Mas claro, o Jovem™ militante de esquerda provavelmente vai dizer que Roza Shanina, sniper que matou pelo menos 59 nazistas não era comunista de verdade, por ser vaidosa e usar maquiagem.

Roza Shanina. Claramente influenciada pelos padrões estéticos opressores impostos pela mídia burguesa do patriarcado.

Durante a Guerra Fria o ocidente acreditava na imagem do soldado comunista, e tinha medo dela. Tinham medo de que a doutrinação transformasse os estudantes e militantes em um exército de Ivan Dragos. Os estudantes por sua vez, tinham a mesma ilusão.

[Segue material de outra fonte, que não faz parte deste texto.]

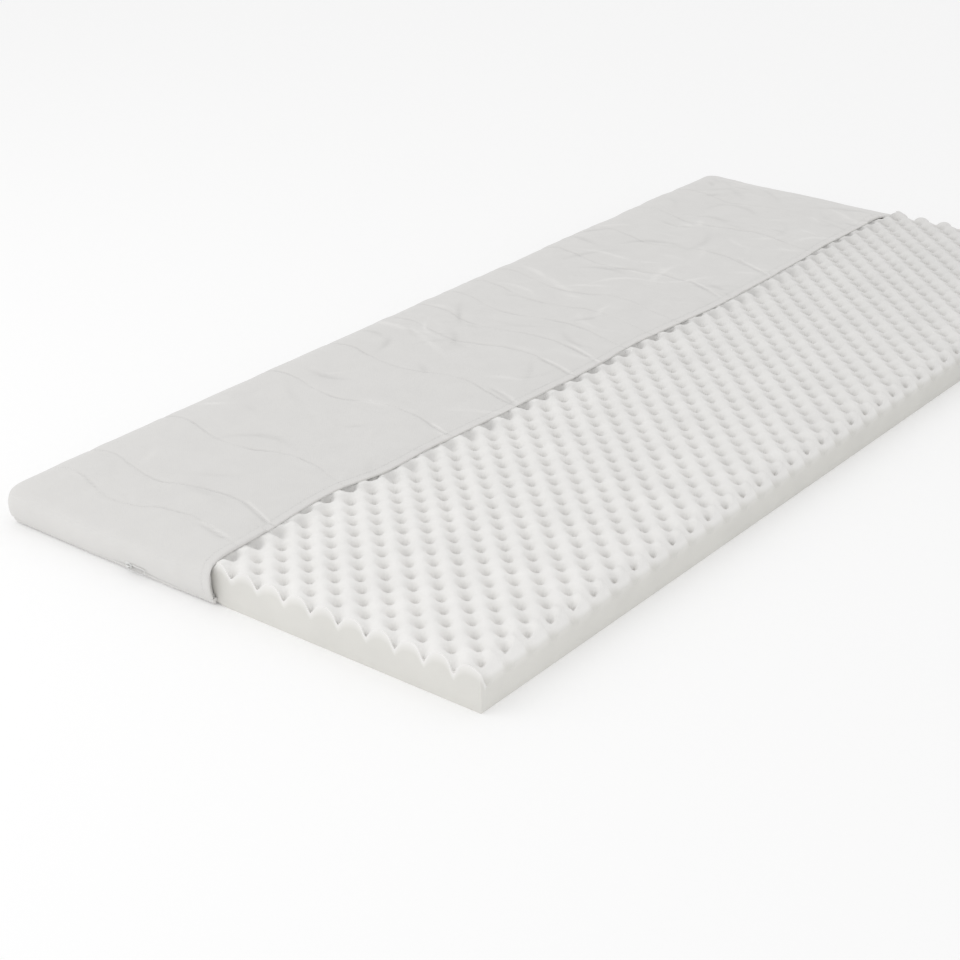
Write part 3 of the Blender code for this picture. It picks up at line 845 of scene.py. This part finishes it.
def cover_relief(cover, along, across, from_edge):
    """Height of the quilted face over its smooth section: soft noise of three sizes and the wrinkles, less
    the sewn lines' valleys, a faint line and pucker at the hem, and a quarter round at the very edge. It
    comes with the painted shade of the lines and of the hem line, and the painted light and shade of the
    wrinkles, for the material."""
    depth, crease = quilt_field(cover, along, across)
    loose = np.clip(0.45 + 0.8 * along, 0, 1.4)
    relief = -cover.quilt_depth * depth
    relief += 0.0013 * loose * soft_noise(along, across, 0.085, 3)
    relief += 0.0009 * loose * soft_noise(along, across, 0.030, 4)
    relief += 0.00018 * soft_noise(along, across, 0.012, 14)
    wrinkles = creases(along, across)
    relief += wrinkles
    hem_line = np.exp(-((from_edge - cover.hem_width) / 0.0020) ** 2)
    relief -= 0.00015 * hem_line
    pucker = np.exp(-(from_edge - cover.hem_width * 0.6) ** 2 / 0.00018)
    relief += 0.00020 * pucker * soft_noise(along, across, 0.008, 6)
    rounding = np.clip(1 - from_edge / 0.0016, 0, 1)
    relief -= 0.0012 * (1 - np.sqrt(1 - rounding ** 2))
    relief = np.clip(relief, -0.0034, 0.0018)
    # The wrinkles' heights also go to the material, as painted light on their ridges and painted shade in
    # their troughs.
    return relief, np.maximum(crease, 0.2 * hem_line), np.clip(wrinkles / 0.001, -1, 1)


def flat_rows(cover):
    """Along, of the cover's rows between its two end sections: close together at each sewn line."""
    start, stop = END_SECTION[0][0], FOAM_LENGTH - END_SECTION[0][0]
    half = np.array((0.0008, 0.0018, 0.0032, 0.005, 0.008, 0.012))
    close = np.concatenate((-half[::-1], (0.0,), half))
    lines = [cover.quilt_first + line * cover.quilt_pitch for line, _ in QUILTING if line]
    dense = np.concatenate([line + close for line in lines])
    sparse = np.arange(start + 0.006, stop, 0.0065)
    nearest = np.abs(sparse[:, None] - np.array(lines)[None, :]).min(axis=1)
    return np.sort(np.concatenate((dense, sparse[nearest > 0.016])))


def sheet_grid(cover, levels, flats, columns_from_edge, plain, edge_line, follow):
    """The points of a cover sheet between its cut edge and its border on the other three sides.

    Rows run across the bed: the near end's levels, the flat rows, the far end's levels. Columns run along
    it: the cut edge, plain columns, the covered side's levels. Where both have levels the corner is round.
    """
    count = len(levels["length"])
    down = np.arange(count - 1, -1, -1)
    row_level = np.concatenate((down, np.zeros(len(flats), int), down[::-1]))
    row_end = np.concatenate((-np.ones(count), np.zeros(len(flats)), np.ones(count)))
    row_along = np.concatenate((levels["end"][down], flats, FOAM_LENGTH - levels["end"][down[::-1]]))
    edge = np.where(row_end < 0, levels["edge"][row_level], edge_line(row_along))
    flat_edge = FOAM_WIDTH - levels["side"][0]
    hem = edge[:, None] + columns_from_edge[None, :]
    share = np.linspace(0, 1, plain + 1)[None, 1:]
    inner = hem[:, -1:] + (flat_edge - hem[:, -1:]) * share
    side = np.broadcast_to(FOAM_WIDTH - levels["side"][1:], (len(row_along), count - 1))
    across = np.concatenate((hem, inner, side), axis=1)
    column_level = np.concatenate((np.zeros(len(columns_from_edge) + plain, int), np.arange(1, count)))
    along = np.broadcast_to(row_along[:, None], across.shape).copy()
    start = END_SECTION[0][0]
    ramp = np.clip(np.minimum(row_along - start, FOAM_LENGTH - start - row_along) / 0.018, 0, 1)
    along += follow * np.where(row_end == 0, ramp, 0)[:, None] * quilt_sway(cover, across)
    height = np.where(row_end[:, None] == 0, levels["side_height"][column_level][None, :],
                      levels["end_height"][row_level][:, None])
    height = height + ((row_end < 0) * levels["lift"][row_level])[:, None] * cut_share(across - edge[:, None])
    rows, columns = np.meshgrid(row_level, column_level, indexing="ij")
    corner = (row_end[:, None] != 0) & (columns > 0)
    end_inset, side_inset, corner_height = corner_points(levels, rows, columns)
    from_end = np.where(row_end[:, None] < 0, end_inset, FOAM_LENGTH - end_inset)
    along = np.where(corner, from_end, along)
    across = np.where(corner, FOAM_WIDTH - side_inset, across)
    height = np.where(corner, corner_height, height)
    length = levels["length"]
    near_length = levels["end"][0] - levels["end"][row_level] - length[row_level]
    cloth_along = row_along + np.where(row_end < 0, near_length, 0)
    cloth_along = np.where(row_end > 0, FOAM_LENGTH - levels["end"][0] + length[row_level], cloth_along)
    cloth_across = np.where(column_level > 0, FOAM_WIDTH - levels["side"][0] + length[column_level], 0)
    swayed = np.where(rows + columns == 0, along - row_along[:, None], 0)
    cloth = np.stack((np.broadcast_to(cloth_along[:, None], along.shape) + swayed,
                      np.where(columns > 0, cloth_across[None, :], across)), axis=-1)
    return {"along": along, "across": across, "height": height, "cloth": cloth, "row_end": row_end,
            "lowness": np.maximum(rows, columns) / (count - 1), "levels": (rows, columns),
            "from_edge": np.where(columns > 0, 1.0, across - edge[:, None])}


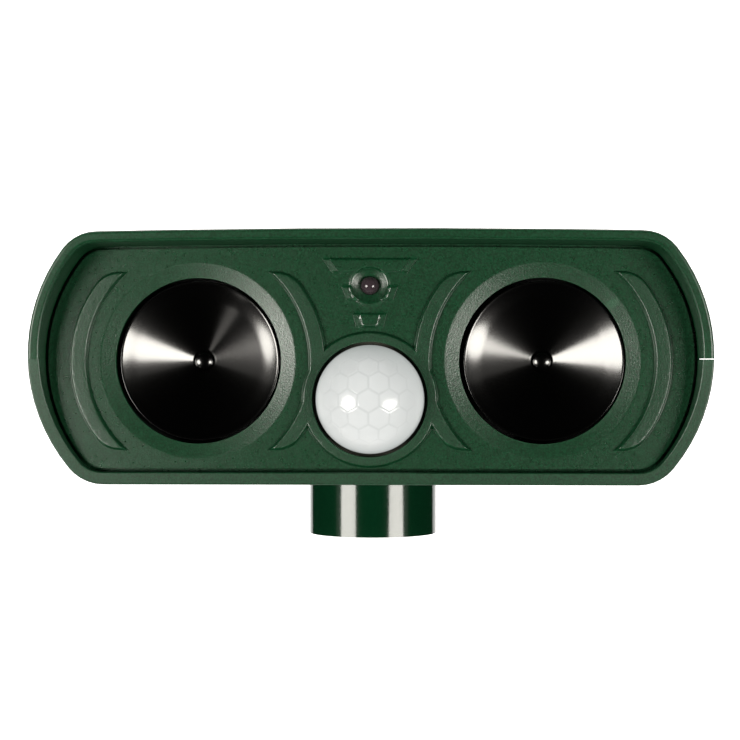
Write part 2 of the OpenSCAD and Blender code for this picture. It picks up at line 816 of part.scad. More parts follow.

Hoje, com a bundamolização da esquerda, com gente achando que ter força física é basicamente fascismo, só posso rir de quem morre de medo da ameaça comunista. Minha gente, a ameaça comunista tem medo da própria sombra. Se Hitler morasse no segundo andar num prédio sem elevador a militância moderna não conseguiria chegar até ele.

Só gente feia…

Se a esquerda quer ter alguma chance de tocar sua “revolução”, tem que se livrar dessa militância sensível de floquinhos de neve que acham que corpos saudáveis não existem. Precisam abandonar esse complexo de vítima, esse super-trunfo da opressão e se espelhar em gente que efetivamente botou a mão na massa. Eu tenho mil motivos para desprezar Che Guevara, mas respeito muito mais ele do que uma militância melindrada com “construções sociais”.

E nem digo pra virarem brucutus, o Fernando Gabeira, que foi guerrilheiro do MR8 e vale mais do que toda a militância acumulada do Jovem™ Esquerdista de Internet, usava sunga de crochê.